Exercise aim = Your task is to transcribe, without alteration, the lines from the top of the material below through the line bearing "wasm.setup();", inclusive.

---*---

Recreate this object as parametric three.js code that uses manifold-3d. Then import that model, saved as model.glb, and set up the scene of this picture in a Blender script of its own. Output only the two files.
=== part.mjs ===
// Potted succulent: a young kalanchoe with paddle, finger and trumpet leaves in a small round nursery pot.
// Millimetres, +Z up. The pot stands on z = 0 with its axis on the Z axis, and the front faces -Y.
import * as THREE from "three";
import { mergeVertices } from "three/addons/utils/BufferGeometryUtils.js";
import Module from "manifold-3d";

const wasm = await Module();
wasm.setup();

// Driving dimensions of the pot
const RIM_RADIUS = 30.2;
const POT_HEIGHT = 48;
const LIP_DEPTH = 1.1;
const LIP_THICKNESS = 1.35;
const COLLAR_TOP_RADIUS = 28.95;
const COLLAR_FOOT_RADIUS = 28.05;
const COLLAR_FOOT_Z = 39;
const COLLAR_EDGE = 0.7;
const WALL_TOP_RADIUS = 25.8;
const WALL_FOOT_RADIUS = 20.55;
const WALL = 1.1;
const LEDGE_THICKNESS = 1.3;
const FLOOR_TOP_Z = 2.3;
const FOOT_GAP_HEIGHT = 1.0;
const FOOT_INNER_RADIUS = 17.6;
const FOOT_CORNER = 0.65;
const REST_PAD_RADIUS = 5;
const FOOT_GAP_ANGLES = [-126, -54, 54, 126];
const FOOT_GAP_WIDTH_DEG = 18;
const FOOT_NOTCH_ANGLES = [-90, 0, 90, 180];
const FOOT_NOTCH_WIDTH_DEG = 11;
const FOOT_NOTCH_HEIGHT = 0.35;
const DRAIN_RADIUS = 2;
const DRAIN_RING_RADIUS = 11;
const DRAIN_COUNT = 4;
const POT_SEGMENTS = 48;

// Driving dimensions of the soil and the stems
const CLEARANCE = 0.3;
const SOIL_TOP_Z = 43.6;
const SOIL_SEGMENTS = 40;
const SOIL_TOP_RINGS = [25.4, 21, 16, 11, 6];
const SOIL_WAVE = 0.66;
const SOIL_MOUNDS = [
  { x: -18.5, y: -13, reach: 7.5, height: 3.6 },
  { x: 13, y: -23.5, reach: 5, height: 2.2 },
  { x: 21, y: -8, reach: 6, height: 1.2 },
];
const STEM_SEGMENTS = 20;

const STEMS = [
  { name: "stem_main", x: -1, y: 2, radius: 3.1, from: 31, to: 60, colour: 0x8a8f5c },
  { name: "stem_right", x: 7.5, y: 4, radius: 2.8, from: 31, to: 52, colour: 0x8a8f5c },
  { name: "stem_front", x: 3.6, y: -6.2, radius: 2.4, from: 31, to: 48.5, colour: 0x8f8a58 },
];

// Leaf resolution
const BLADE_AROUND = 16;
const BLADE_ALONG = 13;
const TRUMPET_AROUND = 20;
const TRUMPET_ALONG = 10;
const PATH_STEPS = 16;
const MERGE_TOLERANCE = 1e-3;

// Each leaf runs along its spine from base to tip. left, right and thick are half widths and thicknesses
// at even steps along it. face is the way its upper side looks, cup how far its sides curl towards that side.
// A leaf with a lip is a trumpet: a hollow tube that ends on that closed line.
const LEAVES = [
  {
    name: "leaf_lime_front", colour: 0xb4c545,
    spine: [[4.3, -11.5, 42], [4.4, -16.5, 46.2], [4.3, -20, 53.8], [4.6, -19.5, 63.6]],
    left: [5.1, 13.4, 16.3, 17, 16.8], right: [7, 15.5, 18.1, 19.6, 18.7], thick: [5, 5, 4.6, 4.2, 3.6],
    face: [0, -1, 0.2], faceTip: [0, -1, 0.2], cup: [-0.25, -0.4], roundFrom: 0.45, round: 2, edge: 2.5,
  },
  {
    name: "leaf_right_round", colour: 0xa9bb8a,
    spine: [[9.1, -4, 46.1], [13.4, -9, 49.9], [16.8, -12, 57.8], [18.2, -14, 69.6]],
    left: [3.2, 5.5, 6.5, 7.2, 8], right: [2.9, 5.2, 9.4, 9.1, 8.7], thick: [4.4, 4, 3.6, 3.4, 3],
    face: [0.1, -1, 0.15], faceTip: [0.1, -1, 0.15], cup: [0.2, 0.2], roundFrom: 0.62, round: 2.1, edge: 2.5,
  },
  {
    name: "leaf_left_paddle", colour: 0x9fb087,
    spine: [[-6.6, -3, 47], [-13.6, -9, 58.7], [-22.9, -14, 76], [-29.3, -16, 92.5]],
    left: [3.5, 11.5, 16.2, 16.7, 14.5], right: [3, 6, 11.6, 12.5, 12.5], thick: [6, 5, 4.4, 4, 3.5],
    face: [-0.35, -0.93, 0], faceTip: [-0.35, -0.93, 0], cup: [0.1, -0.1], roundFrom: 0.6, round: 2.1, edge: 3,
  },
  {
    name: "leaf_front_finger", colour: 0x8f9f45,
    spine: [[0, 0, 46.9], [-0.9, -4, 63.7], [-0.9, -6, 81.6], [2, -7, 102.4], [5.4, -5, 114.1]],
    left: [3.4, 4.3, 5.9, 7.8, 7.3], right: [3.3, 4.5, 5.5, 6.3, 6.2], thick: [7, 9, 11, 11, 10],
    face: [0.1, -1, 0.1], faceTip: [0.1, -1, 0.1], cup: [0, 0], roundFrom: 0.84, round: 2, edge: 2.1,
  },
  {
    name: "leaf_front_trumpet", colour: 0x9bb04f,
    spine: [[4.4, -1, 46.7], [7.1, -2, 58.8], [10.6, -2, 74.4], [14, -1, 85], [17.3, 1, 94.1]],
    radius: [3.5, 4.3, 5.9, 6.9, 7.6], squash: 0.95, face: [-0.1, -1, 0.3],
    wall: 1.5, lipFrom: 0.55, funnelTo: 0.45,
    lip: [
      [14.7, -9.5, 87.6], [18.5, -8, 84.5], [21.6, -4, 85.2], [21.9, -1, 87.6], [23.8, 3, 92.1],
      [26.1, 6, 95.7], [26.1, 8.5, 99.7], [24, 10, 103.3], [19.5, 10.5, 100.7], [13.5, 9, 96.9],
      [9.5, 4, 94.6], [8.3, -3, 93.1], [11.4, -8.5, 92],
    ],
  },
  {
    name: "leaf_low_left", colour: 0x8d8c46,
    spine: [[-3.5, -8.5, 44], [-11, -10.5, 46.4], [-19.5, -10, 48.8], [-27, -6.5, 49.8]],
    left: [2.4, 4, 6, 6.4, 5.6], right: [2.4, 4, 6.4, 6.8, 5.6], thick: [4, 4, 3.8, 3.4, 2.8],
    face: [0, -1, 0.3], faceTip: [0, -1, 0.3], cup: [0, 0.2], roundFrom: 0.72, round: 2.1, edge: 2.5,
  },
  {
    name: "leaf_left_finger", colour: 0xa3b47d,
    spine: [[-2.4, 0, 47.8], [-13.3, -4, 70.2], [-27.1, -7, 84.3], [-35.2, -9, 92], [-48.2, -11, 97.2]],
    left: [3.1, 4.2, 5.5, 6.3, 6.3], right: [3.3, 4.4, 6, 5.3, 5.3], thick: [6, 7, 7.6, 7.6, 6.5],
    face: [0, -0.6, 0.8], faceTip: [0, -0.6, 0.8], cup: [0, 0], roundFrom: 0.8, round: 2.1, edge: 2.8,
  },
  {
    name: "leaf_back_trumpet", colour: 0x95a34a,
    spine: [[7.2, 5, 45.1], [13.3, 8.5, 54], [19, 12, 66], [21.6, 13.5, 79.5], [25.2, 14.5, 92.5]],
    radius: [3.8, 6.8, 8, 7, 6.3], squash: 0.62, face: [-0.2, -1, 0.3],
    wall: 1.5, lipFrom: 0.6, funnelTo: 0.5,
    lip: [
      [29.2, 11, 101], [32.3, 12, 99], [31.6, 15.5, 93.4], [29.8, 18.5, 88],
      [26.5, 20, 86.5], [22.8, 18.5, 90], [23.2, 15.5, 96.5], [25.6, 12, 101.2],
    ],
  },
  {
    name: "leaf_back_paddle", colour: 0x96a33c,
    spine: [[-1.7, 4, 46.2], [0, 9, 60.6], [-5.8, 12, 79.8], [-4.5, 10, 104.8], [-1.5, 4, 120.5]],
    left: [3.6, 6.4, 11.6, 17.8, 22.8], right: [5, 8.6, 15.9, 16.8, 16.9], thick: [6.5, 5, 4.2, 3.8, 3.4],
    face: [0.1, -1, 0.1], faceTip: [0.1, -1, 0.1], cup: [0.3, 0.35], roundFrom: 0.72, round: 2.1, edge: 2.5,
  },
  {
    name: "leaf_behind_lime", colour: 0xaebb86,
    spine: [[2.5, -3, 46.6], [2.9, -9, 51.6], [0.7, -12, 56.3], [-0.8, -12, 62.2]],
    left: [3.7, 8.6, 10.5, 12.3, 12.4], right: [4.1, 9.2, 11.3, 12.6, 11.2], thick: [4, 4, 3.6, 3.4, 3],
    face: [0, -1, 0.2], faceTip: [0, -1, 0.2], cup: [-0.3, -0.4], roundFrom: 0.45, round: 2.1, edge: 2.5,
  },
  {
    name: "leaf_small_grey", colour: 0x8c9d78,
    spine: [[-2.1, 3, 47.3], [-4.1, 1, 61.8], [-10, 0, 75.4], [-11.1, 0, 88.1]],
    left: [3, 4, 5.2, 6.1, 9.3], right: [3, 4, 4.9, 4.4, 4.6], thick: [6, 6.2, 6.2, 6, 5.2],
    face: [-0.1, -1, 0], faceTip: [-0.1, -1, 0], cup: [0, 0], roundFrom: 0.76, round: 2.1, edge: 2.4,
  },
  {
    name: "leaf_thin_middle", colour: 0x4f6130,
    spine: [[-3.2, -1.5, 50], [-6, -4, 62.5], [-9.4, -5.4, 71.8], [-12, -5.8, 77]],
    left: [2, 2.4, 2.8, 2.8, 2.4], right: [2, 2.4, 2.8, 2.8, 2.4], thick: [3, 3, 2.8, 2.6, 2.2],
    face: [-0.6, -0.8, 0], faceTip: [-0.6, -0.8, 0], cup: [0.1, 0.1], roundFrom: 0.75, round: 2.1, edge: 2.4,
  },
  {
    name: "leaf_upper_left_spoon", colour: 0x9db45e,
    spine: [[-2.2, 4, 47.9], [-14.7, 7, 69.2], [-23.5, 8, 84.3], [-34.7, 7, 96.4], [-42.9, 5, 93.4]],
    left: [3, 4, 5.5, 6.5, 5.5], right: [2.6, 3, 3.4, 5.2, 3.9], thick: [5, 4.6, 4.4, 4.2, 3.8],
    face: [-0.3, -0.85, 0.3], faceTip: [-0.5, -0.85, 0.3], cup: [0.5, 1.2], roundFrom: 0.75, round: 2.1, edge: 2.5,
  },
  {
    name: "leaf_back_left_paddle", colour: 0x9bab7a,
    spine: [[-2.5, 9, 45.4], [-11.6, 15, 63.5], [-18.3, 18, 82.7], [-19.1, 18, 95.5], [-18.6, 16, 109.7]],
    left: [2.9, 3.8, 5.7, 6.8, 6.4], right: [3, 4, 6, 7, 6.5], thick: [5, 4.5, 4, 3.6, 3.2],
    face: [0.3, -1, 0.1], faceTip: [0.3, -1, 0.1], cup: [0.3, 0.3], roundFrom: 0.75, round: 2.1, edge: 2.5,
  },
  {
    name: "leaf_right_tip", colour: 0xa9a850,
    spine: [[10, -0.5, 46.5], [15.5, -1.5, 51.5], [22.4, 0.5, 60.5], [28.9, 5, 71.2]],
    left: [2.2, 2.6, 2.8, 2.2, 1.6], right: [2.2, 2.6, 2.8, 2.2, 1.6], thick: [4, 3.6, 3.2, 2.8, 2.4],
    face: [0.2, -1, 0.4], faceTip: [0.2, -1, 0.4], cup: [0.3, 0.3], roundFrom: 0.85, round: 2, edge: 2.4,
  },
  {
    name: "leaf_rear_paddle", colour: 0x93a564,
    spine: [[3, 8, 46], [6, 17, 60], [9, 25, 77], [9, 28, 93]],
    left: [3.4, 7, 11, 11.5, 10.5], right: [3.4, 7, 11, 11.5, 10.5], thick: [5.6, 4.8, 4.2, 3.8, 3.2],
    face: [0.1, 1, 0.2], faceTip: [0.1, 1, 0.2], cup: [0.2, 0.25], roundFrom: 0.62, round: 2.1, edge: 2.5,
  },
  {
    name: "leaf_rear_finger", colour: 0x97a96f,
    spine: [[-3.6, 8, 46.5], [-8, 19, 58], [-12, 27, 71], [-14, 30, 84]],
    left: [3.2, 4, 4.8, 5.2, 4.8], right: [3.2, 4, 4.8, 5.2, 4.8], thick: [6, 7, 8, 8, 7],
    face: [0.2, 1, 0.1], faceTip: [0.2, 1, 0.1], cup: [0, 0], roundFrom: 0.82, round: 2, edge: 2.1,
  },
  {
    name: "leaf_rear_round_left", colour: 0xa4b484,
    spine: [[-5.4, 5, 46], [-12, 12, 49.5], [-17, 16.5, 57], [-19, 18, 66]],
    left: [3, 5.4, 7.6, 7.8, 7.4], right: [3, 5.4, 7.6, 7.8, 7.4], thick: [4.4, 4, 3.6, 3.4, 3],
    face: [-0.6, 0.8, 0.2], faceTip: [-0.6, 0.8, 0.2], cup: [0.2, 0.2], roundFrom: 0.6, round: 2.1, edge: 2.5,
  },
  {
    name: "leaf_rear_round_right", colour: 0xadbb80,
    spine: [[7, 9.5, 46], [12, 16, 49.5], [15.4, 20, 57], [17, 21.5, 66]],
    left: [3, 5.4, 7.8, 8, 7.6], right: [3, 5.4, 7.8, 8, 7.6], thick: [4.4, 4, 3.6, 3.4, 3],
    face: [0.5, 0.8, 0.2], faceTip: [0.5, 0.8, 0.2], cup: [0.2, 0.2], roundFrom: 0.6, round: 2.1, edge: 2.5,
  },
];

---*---

Response for this exercise =
Recreate this object as parametric three.js code that uses manifold-3d. Then import that model, saved as model.glb, and set up the scene of this picture in a Blender script of its own. Output only the two files.
=== part.mjs ===
// Potted succulent: a young kalanchoe with paddle, finger and trumpet leaves in a small round nursery pot.
// Millimetres, +Z up. The pot stands on z = 0 with its axis on the Z axis, and the front faces -Y.
import * as THREE from "three";
import { mergeVertices } from "three/addons/utils/BufferGeometryUtils.js";
import Module from "manifold-3d";

const wasm = await Module();
wasm.setup();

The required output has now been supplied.